As the market prepares for tomorrow’s opening bell, the key takeaway for investors is that the "wait-and-see" era of investment banking is officially over. Morgan Stanley (NYSE: MS) is entering its earnings report not just as a participant in the M&A recovery, but as one of its primary architects. The firm’s ability to blend high-margin wealth management with aggressive investment banking advisory has created a resilient model that appears perfectly suited for the 2026 economic climate.

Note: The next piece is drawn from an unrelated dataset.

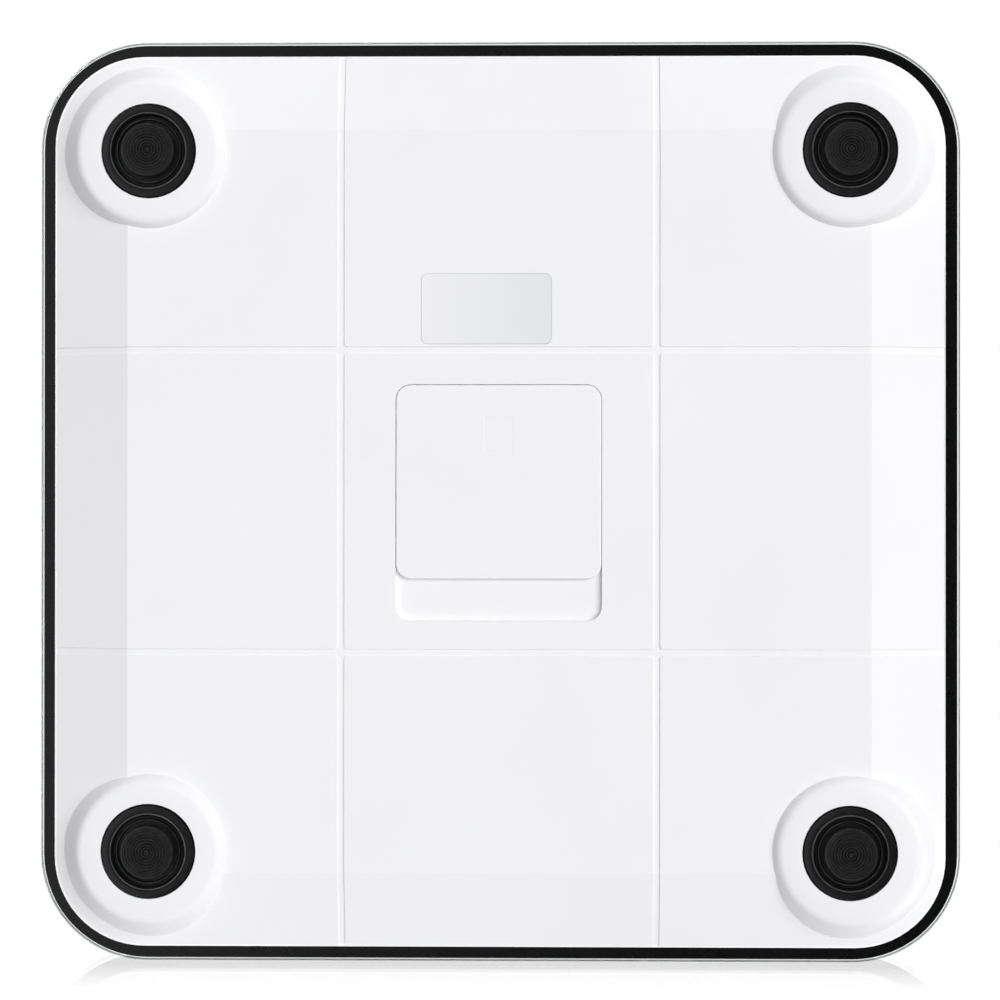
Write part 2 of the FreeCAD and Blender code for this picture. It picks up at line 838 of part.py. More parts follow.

Moving forward, investors should watch for two specific metrics in tomorrow's release: the "backlog conversion rate" and the margins within the Institutional Securities division. While a beat on the top line is expected, the sustainability of the rally will depend on whether Morgan Stanley can maintain its efficiency as deal sizes grow. With a "renaissance" in full swing, the next few months will determine if this is a temporary spike or the beginning of a multi-year supercycle in global finance.


This content is intended for informational purposes only and is not financial advice.